Beginning with the line that contains "hide_parts(*nodes)", extract each line through the end of the listing below, with no additions or omissions.
** START DATASET EXTRACT **
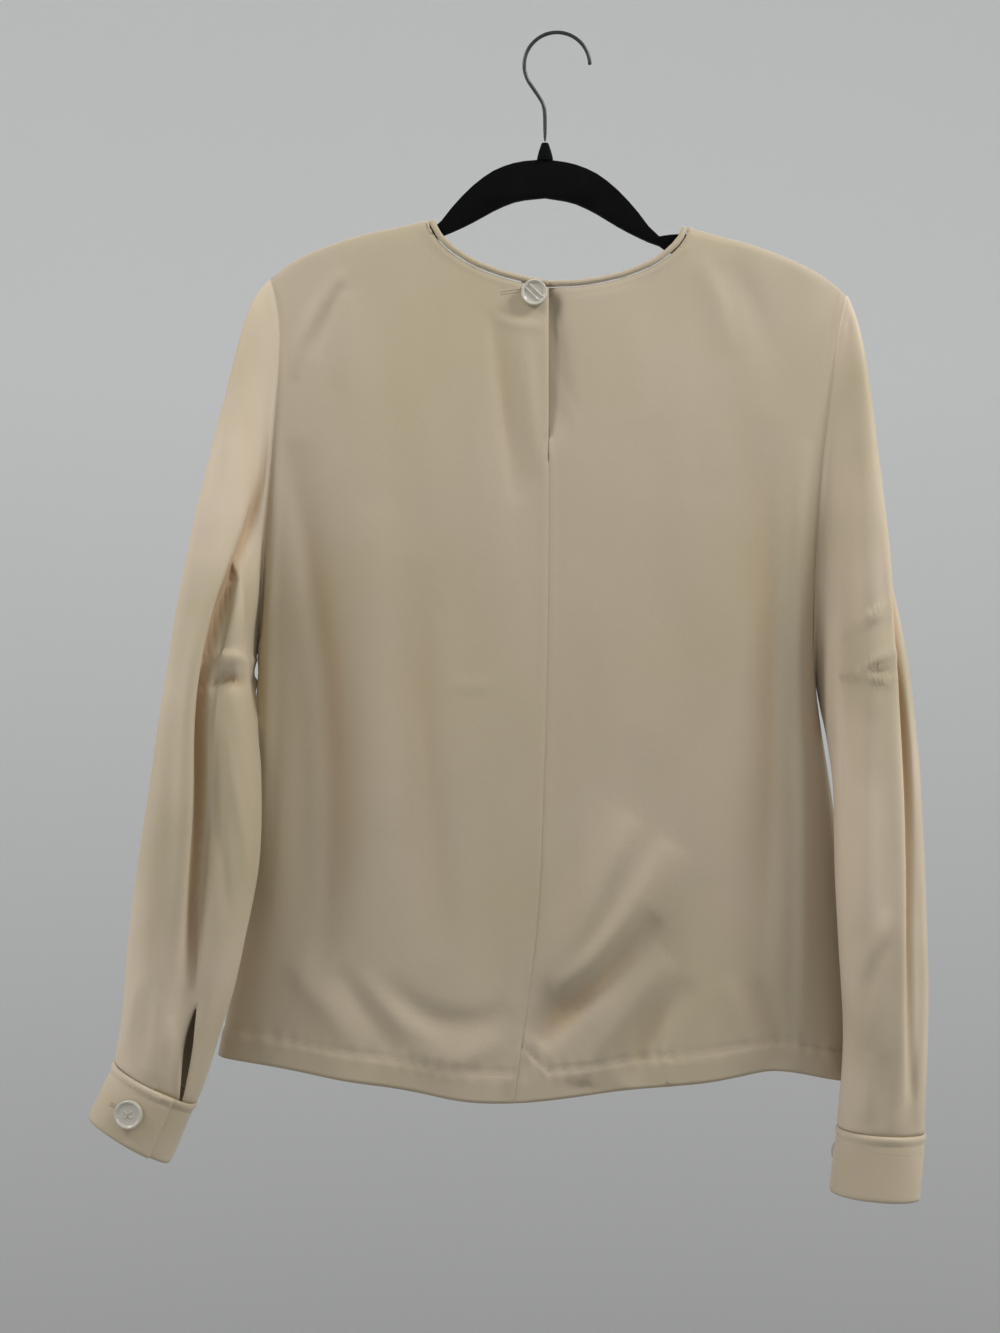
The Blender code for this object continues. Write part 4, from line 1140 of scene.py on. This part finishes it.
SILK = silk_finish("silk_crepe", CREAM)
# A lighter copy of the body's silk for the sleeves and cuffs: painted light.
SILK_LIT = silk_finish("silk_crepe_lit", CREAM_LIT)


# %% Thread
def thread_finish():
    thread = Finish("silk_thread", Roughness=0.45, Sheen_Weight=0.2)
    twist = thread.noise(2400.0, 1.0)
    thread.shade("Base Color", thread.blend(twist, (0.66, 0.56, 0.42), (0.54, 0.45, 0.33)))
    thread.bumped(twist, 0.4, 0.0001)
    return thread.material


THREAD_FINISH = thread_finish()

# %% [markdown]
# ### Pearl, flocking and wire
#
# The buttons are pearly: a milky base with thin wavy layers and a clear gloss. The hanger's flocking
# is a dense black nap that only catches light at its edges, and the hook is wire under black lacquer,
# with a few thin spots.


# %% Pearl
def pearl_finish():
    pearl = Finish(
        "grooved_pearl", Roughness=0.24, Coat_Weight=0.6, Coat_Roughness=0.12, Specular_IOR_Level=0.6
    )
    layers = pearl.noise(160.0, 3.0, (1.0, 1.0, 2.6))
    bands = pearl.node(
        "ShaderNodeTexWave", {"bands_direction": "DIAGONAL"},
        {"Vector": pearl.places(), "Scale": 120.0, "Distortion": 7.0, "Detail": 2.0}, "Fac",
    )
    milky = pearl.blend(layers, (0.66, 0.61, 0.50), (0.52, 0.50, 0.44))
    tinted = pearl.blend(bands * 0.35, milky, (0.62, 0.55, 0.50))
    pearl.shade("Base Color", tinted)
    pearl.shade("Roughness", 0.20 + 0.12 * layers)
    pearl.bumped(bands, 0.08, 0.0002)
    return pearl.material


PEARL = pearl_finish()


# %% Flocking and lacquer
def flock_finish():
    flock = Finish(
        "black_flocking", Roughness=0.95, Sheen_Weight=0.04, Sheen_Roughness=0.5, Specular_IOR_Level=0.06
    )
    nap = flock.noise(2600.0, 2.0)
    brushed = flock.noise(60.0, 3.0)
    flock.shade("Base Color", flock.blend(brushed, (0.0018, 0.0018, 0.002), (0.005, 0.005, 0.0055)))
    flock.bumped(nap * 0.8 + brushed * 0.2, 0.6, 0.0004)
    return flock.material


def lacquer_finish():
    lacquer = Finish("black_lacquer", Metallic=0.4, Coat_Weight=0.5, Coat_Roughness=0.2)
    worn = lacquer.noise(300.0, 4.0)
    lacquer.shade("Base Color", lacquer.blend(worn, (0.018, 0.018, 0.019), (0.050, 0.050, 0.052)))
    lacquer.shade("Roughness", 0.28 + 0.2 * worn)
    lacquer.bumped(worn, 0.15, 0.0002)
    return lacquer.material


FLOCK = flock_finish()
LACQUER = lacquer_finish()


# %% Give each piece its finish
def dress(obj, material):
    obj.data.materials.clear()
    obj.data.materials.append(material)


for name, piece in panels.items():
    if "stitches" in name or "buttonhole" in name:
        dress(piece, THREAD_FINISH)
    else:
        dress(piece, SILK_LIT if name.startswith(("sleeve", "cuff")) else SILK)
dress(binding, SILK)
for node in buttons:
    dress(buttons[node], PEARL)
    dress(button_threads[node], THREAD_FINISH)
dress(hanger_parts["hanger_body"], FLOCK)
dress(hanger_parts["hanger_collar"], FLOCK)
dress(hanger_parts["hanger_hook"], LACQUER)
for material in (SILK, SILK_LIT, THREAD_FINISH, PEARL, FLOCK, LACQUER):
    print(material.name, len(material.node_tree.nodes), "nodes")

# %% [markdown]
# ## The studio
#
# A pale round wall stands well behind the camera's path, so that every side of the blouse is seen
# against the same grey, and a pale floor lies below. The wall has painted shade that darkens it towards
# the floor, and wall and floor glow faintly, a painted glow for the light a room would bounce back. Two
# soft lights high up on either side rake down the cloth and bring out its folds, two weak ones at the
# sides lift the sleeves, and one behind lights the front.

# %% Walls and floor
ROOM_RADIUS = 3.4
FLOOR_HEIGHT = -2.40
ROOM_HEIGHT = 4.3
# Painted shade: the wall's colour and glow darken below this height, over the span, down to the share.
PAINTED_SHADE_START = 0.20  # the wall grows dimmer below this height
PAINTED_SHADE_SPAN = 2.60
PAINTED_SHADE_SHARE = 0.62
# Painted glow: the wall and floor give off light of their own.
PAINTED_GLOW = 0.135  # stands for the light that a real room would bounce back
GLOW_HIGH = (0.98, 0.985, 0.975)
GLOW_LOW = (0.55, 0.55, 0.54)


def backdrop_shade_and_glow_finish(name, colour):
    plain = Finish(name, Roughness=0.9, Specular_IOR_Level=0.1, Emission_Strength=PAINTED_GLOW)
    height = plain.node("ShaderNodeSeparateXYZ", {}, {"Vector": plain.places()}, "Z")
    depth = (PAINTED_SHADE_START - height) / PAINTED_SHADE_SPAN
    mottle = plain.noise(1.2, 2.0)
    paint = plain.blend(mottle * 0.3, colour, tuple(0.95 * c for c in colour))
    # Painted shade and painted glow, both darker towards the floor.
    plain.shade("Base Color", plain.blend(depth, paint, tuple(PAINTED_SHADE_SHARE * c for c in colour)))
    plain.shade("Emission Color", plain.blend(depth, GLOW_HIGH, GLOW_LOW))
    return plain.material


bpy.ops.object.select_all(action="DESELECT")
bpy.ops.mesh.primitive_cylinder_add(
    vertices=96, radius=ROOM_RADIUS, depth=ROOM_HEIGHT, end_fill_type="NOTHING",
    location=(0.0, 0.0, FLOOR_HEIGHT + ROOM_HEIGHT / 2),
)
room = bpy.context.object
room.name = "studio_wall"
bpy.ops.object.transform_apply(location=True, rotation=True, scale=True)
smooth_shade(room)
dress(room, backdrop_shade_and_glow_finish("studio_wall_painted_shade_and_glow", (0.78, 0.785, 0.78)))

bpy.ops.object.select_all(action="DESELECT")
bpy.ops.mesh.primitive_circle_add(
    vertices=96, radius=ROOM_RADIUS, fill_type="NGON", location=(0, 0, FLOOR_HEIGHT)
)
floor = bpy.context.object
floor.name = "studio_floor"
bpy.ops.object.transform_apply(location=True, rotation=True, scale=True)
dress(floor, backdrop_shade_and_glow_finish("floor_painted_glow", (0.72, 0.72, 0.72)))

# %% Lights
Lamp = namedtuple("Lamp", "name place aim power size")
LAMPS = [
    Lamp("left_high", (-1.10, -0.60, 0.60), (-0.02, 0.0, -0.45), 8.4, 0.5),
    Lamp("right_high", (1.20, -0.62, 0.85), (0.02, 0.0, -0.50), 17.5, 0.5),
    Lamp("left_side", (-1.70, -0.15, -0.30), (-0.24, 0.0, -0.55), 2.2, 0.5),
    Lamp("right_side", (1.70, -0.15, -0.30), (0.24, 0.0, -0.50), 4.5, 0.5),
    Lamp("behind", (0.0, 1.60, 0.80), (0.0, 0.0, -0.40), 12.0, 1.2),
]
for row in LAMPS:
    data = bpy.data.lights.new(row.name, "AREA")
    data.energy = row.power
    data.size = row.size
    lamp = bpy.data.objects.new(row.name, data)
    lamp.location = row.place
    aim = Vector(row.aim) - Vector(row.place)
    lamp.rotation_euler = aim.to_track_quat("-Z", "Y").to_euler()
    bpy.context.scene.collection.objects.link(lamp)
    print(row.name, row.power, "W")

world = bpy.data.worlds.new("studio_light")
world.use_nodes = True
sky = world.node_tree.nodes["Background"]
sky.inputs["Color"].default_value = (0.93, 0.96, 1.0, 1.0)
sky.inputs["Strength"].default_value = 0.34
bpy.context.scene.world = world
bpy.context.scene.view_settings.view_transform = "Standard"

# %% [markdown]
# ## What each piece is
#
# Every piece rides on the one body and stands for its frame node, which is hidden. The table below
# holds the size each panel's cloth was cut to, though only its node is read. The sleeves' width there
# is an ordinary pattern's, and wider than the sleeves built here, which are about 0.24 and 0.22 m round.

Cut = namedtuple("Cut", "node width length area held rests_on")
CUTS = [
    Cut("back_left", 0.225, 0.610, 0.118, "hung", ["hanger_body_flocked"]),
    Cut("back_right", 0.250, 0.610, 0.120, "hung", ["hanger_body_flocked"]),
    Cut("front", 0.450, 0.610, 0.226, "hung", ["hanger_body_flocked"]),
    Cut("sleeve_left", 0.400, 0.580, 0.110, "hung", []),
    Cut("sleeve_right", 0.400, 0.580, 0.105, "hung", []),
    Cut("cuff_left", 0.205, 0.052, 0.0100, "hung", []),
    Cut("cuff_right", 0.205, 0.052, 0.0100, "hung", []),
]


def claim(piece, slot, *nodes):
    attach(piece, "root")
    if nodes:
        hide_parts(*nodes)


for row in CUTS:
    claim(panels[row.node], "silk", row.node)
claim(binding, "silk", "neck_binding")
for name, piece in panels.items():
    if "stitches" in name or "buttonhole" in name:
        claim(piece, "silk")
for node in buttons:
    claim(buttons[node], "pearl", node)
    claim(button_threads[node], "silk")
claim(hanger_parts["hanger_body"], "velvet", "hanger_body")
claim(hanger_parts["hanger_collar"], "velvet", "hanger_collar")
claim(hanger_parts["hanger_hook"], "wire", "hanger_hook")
** END DATASET EXTRACT **
→ RESPONSE:
        hide_parts(*nodes)


for row in CUTS:
    claim(panels[row.node], "silk", row.node)
claim(binding, "silk", "neck_binding")
for name, piece in panels.items():
    if "stitches" in name or "buttonhole" in name:
        claim(piece, "silk")
for node in buttons:
    claim(buttons[node], "pearl", node)
    claim(button_threads[node], "silk")
claim(hanger_parts["hanger_body"], "velvet", "hanger_body")
claim(hanger_parts["hanger_collar"], "velvet", "hanger_collar")
claim(hanger_parts["hanger_hook"], "wire", "hanger_hook")